[Exercise task]
Among the entries below, extract exactly the lines that run from the one with "0, 0), mouth)" through the one with "if empty is", both ends included.
══════
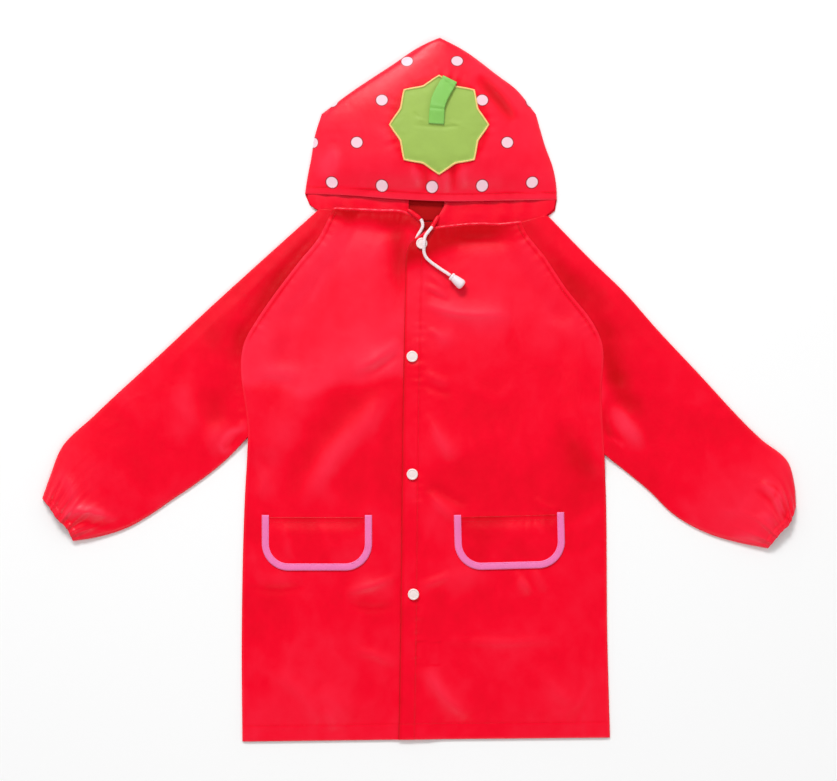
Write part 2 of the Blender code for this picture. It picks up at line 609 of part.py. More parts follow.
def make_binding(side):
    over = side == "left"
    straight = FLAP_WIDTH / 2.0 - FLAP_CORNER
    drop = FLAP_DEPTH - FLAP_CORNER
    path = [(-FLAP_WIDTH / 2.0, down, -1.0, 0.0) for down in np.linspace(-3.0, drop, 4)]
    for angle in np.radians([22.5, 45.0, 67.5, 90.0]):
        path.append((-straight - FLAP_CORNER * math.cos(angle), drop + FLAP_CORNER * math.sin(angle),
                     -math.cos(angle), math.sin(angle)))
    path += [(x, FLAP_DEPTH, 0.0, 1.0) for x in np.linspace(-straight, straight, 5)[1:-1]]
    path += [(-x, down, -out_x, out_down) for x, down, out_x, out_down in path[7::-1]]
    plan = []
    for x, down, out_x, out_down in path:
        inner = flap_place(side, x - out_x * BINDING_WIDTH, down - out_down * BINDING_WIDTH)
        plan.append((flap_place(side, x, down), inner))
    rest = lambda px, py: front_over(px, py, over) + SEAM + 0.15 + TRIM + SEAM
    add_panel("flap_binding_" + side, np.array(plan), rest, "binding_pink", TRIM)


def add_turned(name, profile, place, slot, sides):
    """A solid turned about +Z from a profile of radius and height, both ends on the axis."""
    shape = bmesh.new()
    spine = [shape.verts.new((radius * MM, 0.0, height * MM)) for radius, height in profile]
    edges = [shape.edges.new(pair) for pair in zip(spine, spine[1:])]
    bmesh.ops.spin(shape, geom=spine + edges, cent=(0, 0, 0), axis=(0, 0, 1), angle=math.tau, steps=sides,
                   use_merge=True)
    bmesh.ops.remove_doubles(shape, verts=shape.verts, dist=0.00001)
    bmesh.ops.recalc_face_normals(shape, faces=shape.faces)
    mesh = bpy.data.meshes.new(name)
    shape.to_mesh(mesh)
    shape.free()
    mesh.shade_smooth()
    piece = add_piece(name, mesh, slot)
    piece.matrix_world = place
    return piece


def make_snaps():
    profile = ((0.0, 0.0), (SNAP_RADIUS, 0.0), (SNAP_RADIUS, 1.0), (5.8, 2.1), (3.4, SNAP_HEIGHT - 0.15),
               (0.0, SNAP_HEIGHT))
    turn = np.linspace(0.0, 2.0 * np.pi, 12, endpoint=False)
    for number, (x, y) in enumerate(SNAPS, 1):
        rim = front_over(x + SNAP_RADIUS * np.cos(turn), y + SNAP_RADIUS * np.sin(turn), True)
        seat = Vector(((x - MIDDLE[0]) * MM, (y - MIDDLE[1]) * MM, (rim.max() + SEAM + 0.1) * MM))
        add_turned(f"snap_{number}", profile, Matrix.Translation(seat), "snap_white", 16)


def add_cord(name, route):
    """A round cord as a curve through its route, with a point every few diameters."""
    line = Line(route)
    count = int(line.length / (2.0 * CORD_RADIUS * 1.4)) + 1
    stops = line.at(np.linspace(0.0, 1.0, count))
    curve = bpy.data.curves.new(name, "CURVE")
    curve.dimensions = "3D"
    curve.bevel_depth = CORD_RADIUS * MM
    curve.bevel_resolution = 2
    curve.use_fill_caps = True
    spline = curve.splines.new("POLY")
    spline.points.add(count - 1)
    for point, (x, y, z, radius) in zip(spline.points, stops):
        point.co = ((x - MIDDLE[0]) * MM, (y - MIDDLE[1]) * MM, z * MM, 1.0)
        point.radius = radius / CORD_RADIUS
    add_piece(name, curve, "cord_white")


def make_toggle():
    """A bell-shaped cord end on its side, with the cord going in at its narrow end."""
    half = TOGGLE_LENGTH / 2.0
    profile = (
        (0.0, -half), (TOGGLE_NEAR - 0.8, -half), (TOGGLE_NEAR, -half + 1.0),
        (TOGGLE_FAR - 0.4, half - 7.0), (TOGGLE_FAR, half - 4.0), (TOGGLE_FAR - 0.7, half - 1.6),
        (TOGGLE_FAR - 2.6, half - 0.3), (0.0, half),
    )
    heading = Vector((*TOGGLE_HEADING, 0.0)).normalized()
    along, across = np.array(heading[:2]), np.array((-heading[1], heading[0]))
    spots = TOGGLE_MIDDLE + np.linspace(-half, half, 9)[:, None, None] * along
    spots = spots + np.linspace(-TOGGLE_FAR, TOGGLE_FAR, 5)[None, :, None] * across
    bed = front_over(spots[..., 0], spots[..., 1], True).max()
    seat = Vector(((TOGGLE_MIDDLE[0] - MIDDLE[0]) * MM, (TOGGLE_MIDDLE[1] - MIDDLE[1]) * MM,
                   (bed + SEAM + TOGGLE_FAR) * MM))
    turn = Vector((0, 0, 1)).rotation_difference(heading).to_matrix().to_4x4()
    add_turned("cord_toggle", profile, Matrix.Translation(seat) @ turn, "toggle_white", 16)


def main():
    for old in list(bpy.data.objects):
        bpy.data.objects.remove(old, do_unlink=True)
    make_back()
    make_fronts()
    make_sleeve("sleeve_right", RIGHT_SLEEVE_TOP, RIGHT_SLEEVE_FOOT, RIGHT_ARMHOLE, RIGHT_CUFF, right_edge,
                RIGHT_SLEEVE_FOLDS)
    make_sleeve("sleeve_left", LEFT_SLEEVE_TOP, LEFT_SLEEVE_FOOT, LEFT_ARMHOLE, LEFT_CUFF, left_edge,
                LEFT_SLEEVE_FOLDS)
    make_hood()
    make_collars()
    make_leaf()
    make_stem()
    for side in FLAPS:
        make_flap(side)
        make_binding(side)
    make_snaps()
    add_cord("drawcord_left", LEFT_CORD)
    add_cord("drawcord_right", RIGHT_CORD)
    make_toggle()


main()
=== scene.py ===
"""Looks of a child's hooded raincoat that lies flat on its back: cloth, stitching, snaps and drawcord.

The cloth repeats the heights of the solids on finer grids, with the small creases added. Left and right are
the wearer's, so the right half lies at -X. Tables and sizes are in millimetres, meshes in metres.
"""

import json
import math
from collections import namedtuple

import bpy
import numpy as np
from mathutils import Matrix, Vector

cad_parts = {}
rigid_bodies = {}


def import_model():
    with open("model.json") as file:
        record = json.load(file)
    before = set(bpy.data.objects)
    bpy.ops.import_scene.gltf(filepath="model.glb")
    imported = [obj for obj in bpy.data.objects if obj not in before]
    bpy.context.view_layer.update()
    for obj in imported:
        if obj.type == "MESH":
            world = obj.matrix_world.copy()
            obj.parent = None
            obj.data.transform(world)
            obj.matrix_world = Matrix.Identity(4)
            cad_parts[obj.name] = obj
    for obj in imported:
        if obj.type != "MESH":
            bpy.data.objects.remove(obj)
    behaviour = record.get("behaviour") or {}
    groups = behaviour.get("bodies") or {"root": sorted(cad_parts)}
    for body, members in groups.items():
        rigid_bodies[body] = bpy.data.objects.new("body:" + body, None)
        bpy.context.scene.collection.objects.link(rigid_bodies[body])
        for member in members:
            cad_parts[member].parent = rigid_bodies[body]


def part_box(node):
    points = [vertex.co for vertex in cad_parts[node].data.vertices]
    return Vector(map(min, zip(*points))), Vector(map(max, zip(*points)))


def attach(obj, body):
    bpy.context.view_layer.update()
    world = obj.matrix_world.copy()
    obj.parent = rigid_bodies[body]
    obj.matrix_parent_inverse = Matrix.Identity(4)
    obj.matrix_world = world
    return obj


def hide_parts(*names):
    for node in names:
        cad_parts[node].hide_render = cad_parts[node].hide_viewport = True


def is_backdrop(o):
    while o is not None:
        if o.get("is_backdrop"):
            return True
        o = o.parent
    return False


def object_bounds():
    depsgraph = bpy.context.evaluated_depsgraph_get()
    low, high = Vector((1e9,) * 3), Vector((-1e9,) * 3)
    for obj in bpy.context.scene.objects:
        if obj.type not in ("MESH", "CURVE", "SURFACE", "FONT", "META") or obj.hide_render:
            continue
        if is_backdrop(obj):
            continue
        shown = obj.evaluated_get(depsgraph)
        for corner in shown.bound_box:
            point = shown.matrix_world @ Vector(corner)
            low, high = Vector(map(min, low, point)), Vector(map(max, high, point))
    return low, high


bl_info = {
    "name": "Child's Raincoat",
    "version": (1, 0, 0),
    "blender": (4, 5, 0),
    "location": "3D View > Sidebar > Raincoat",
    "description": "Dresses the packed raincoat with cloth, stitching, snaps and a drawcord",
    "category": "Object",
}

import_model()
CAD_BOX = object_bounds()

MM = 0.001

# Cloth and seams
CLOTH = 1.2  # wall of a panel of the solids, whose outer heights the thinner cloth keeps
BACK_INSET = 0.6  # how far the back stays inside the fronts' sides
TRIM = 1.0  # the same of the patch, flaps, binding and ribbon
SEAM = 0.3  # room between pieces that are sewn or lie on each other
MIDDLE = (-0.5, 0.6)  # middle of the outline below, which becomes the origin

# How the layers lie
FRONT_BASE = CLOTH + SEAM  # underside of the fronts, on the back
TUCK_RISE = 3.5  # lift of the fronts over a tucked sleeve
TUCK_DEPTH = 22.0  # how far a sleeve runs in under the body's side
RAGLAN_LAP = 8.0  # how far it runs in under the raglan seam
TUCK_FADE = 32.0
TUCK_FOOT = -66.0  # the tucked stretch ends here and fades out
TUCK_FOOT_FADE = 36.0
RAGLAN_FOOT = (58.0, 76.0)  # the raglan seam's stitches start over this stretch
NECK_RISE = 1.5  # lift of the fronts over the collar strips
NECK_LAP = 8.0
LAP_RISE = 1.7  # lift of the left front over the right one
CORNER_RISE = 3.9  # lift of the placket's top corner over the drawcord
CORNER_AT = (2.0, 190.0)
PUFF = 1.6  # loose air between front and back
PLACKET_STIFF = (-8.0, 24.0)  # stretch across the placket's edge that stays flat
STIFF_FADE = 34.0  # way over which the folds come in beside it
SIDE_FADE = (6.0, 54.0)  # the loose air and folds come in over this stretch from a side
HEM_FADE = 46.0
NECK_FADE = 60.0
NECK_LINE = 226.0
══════
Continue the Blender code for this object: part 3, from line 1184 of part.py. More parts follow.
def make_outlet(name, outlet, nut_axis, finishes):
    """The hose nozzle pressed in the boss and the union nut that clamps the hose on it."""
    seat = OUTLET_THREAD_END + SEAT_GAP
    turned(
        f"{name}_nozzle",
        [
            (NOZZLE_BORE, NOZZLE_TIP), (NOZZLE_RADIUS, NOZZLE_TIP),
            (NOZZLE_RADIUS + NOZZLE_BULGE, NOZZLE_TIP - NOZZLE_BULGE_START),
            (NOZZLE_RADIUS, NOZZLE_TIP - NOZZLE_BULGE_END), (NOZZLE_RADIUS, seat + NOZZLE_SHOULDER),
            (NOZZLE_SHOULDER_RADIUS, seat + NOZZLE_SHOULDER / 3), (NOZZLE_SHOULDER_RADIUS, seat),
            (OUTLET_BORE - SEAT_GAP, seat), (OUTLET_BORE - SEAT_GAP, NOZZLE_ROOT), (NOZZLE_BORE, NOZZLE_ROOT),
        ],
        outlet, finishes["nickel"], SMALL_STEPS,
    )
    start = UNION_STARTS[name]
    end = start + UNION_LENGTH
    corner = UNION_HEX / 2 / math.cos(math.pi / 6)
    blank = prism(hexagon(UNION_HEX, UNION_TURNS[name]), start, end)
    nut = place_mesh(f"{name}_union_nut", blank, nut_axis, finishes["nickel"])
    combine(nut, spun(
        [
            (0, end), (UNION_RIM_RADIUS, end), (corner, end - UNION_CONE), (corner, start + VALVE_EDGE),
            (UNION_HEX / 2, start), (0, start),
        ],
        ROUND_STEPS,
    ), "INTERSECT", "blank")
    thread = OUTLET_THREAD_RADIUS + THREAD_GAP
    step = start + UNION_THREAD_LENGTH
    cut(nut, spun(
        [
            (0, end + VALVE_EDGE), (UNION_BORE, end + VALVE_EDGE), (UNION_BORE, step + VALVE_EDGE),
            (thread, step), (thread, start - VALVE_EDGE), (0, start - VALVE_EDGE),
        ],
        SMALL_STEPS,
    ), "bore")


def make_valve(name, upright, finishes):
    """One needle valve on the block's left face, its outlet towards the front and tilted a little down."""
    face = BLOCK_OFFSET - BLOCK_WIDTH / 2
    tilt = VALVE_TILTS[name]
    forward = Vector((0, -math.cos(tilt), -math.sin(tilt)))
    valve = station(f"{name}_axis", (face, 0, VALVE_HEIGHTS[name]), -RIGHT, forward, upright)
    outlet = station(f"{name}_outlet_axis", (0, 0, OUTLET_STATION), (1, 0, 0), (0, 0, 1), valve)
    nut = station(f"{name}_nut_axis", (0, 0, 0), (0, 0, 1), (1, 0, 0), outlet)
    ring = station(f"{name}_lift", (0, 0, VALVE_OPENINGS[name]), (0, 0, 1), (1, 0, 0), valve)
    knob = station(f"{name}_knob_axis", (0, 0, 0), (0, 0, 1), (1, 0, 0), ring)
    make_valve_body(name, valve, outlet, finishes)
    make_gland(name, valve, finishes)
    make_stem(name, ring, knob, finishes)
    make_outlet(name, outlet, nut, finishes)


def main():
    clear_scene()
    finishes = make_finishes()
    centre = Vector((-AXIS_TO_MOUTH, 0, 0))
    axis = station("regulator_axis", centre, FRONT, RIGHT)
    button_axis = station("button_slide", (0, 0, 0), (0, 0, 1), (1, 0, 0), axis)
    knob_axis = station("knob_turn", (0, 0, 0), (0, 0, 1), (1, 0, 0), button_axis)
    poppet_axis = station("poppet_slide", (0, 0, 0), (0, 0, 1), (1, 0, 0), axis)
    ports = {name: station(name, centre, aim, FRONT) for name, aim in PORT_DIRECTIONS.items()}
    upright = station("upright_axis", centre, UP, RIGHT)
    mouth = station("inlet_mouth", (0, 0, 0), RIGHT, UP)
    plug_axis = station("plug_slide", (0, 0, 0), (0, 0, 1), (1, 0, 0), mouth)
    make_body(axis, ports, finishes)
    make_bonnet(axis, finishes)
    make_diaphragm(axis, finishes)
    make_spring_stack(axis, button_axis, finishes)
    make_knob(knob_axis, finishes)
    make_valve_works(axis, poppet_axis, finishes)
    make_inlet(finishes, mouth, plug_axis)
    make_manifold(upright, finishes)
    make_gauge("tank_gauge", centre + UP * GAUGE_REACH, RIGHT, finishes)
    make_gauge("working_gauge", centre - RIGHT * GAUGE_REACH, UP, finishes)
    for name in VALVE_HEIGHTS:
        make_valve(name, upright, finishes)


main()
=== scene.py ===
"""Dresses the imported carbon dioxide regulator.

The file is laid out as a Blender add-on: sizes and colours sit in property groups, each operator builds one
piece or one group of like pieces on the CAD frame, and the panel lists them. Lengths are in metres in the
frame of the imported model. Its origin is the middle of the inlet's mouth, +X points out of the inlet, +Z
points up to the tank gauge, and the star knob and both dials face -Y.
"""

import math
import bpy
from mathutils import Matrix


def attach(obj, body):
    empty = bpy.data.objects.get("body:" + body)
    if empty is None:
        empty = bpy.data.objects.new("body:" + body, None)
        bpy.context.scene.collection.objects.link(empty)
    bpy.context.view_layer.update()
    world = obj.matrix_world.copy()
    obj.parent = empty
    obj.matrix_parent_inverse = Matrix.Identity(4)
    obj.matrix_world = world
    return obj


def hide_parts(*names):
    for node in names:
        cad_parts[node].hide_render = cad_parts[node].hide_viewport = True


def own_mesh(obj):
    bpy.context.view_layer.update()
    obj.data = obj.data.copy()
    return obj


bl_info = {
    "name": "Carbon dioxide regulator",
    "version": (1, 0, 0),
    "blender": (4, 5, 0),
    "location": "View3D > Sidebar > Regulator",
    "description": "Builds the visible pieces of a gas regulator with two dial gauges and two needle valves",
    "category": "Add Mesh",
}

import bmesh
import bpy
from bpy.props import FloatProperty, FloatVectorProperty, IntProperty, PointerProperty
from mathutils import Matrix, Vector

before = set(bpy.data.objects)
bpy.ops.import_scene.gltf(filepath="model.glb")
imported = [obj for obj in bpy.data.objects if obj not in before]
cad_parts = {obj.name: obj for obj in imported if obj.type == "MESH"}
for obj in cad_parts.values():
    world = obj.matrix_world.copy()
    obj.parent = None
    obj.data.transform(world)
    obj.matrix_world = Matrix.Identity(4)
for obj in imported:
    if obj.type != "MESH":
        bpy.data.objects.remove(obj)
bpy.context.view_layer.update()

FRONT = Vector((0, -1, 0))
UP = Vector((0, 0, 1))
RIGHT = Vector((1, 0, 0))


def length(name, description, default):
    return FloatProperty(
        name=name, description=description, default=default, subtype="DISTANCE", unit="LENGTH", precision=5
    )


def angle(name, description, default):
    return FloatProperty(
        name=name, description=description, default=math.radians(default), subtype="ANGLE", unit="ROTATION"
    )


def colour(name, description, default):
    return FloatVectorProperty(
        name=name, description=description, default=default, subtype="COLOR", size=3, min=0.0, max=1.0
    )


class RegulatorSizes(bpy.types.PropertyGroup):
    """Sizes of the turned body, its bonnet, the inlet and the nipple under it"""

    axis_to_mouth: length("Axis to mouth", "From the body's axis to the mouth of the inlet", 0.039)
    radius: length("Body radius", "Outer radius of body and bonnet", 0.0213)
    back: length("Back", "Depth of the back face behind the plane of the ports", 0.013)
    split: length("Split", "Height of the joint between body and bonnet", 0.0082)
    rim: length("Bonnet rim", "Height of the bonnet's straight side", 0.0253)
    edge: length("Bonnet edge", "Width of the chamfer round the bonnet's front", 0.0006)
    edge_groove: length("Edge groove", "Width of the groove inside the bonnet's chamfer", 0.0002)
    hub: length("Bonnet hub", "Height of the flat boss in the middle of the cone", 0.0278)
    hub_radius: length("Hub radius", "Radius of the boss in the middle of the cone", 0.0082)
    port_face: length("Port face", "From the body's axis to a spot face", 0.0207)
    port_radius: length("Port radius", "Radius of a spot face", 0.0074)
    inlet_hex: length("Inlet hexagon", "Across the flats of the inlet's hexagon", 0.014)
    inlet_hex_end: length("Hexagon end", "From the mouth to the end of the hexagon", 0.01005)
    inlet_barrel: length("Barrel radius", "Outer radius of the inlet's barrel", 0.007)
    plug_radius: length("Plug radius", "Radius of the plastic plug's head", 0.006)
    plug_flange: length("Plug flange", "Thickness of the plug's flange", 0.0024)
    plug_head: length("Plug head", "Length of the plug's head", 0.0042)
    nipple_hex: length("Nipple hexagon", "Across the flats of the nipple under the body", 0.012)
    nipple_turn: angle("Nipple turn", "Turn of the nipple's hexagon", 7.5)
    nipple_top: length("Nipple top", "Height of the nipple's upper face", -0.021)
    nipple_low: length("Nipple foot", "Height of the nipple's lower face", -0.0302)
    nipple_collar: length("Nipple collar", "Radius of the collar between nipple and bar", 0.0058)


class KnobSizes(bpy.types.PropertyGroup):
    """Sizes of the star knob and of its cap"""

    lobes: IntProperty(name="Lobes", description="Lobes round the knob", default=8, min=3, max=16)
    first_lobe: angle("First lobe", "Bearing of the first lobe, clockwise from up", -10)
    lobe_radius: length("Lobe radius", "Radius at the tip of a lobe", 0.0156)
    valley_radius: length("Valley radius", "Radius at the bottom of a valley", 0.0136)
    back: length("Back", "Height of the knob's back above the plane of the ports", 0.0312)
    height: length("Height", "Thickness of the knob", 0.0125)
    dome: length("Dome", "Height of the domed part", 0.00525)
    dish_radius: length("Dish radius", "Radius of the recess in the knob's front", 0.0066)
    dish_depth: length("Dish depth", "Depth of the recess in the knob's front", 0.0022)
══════
[Response]
    plug_axis = station("plug_slide", (0, 0, 0), (0, 0, 1), (1, 0, 0), mouth)
    make_body(axis, ports, finishes)
    make_bonnet(axis, finishes)
    make_diaphragm(axis, finishes)
    make_spring_stack(axis, button_axis, finishes)
    make_knob(knob_axis, finishes)
    make_valve_works(axis, poppet_axis, finishes)
    make_inlet(finishes, mouth, plug_axis)
    make_manifold(upright, finishes)
    make_gauge("tank_gauge", centre + UP * GAUGE_REACH, RIGHT, finishes)
    make_gauge("working_gauge", centre - RIGHT * GAUGE_REACH, UP, finishes)
    for name in VALVE_HEIGHTS:
        make_valve(name, upright, finishes)


main()
=== scene.py ===
"""Dresses the imported carbon dioxide regulator.

The file is laid out as a Blender add-on: sizes and colours sit in property groups, each operator builds one
piece or one group of like pieces on the CAD frame, and the panel lists them. Lengths are in metres in the
frame of the imported model. Its origin is the middle of the inlet's mouth, +X points out of the inlet, +Z
points up to the tank gauge, and the star knob and both dials face -Y.
"""

import math
import bpy
from mathutils import Matrix


def attach(obj, body):
    empty = bpy.data.objects.get("body:" + body)
    if empty is None:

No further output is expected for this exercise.